Let the individual save for themselves. Whether they be business owners or employees, we all have individual savings options for ourselves (RRSPs) and for the education of our children (RESPs).
If we entrust our money to the government (CCPs) or through corporate versions of retirement funds, then we will always have the uncertainty of losing all of it. Look at Nortel, those employees worked 10-20 years for a company believing they will retire with enough in their pensions. When the company went under, their pensions were the first to be used up to pay for the company's debts.
It is high time that we take care of ourselves through hard work and personal savings. We have to avoid the temptation to acquire debt we cannot repay back and to live within our means.
Lower crime rate. Climate change. Happier nurses. Faster horses. More expressive GM vegetables. Lower crime rate. Shorter line ups everywhere. Healthy children. Factory daycare. Rose smelling poop. Lower crime rate. Privitized oxygen. Dayglo oilwells. Prefried potatoes. Young conservatives wearing bellbottoms ironically. Everybody gets laid! Lower crime rate through increased incarceration.

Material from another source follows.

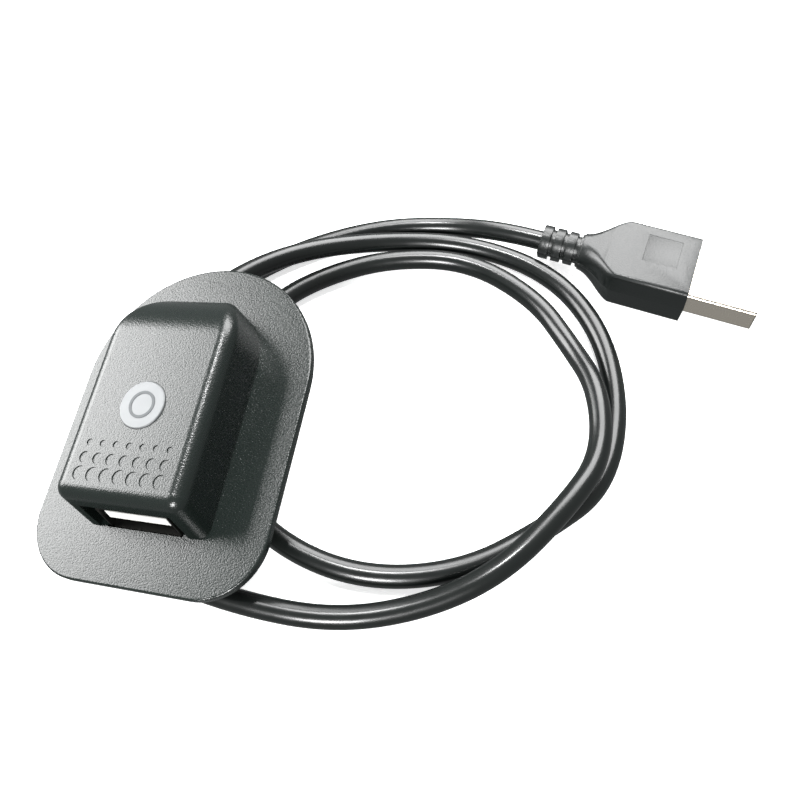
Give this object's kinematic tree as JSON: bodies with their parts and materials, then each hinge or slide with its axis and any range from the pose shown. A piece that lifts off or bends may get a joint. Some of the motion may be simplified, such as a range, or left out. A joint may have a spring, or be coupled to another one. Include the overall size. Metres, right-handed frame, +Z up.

People will negotiate with the knowledge that what they promise another tomorrow can be rescinded.
Typical Tory short-sighted corporate brown-nosing. Granted, they'd get more support if they zeroed out their OWN defined benefit pensions. But we know they won't.
Do you achieve efficiency for the public sector services by wasting more tax dollars? No, you have to cut off the fat, make them WORK for their salaries and make them show some accountability for how they use up their 8 hour work days.
30% FOR THE POOR SENIOR ---15% FOR THE CORPORATE FRIENDS
and this dude is arguing for even lower corporate largesse
IF YOU'RE A NEWS OUTLET, YOU'RE DOING THEIR WORK FOR THEM.
Corporations are already setting on massive amounts of money and doing no investing. Lower taxes and all will be right in the world is the Conserative mantra. Not working so well to date.